What he definitely never did until now, however, is sing.
He and his equally talented backing band started rehearsing in our shared attic space last weekend almost as soon as I was getting settled to take a nap. Instead of restful quiet, my Sunday afternoon was instead three solid hours of the most wretched cover song ever, Bowling for Soup’s “1985″. I don’t know what it is that motivates poor singers with already limited vocal skills to pick songs far, far outside their singing range. Tim clearly cannot or is unwilling to sing the melodic line as written, opting instead to half-rap, half-wail the lyrics at random pitch intervals between a fourth to an entire octave below the original. The bassist and guitarist share in this apparent interest in atonal improvisation, as they can’t consistently play the correct notes in a song which has only 5 chords in total. When combined with Tim’s virtuosic singing, it all comes together to create an artistic statement of such staggering profundity that all I can do is plug my ears and sing the right notes to myself, hopefully drowning out the dying cats wailing above me.

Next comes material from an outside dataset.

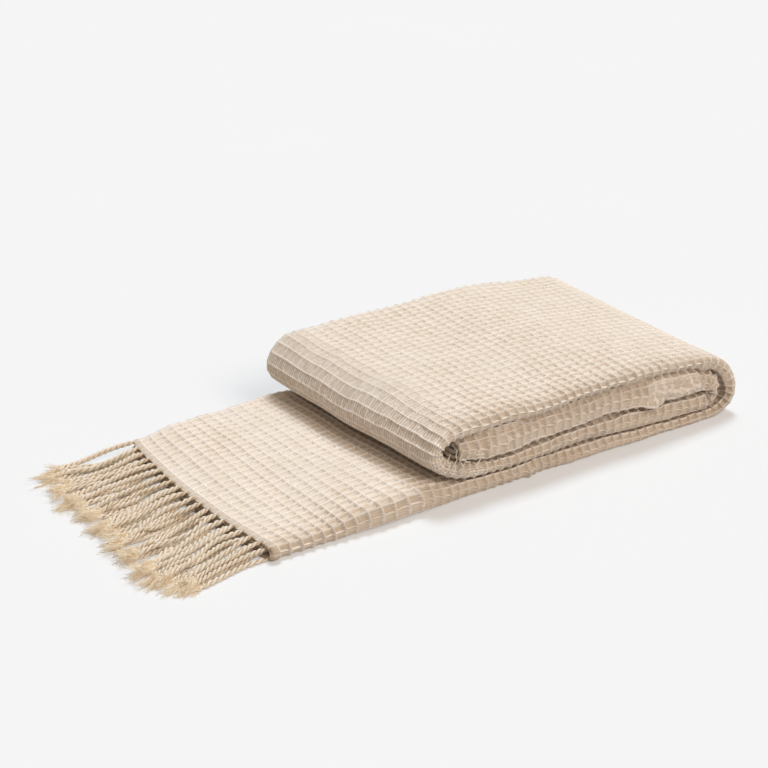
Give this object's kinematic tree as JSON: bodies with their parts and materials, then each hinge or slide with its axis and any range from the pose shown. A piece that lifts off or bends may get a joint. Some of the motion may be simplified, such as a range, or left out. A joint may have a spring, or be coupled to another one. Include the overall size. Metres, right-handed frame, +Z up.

And I don’t even want to talk about what happened after the third hour, when they started playing “Hey Ya.”






4 Comments
I can’t imagine a worse torture for anyone with a musical background. Hell, just reading this made me grimace.
Sounds like a hit! Somebody give them a record contract!
Can’t be any worse than 311 covering any of their own songs.
Oh dear. Um, good luck with that. Perhaps earplugs would be a good investment?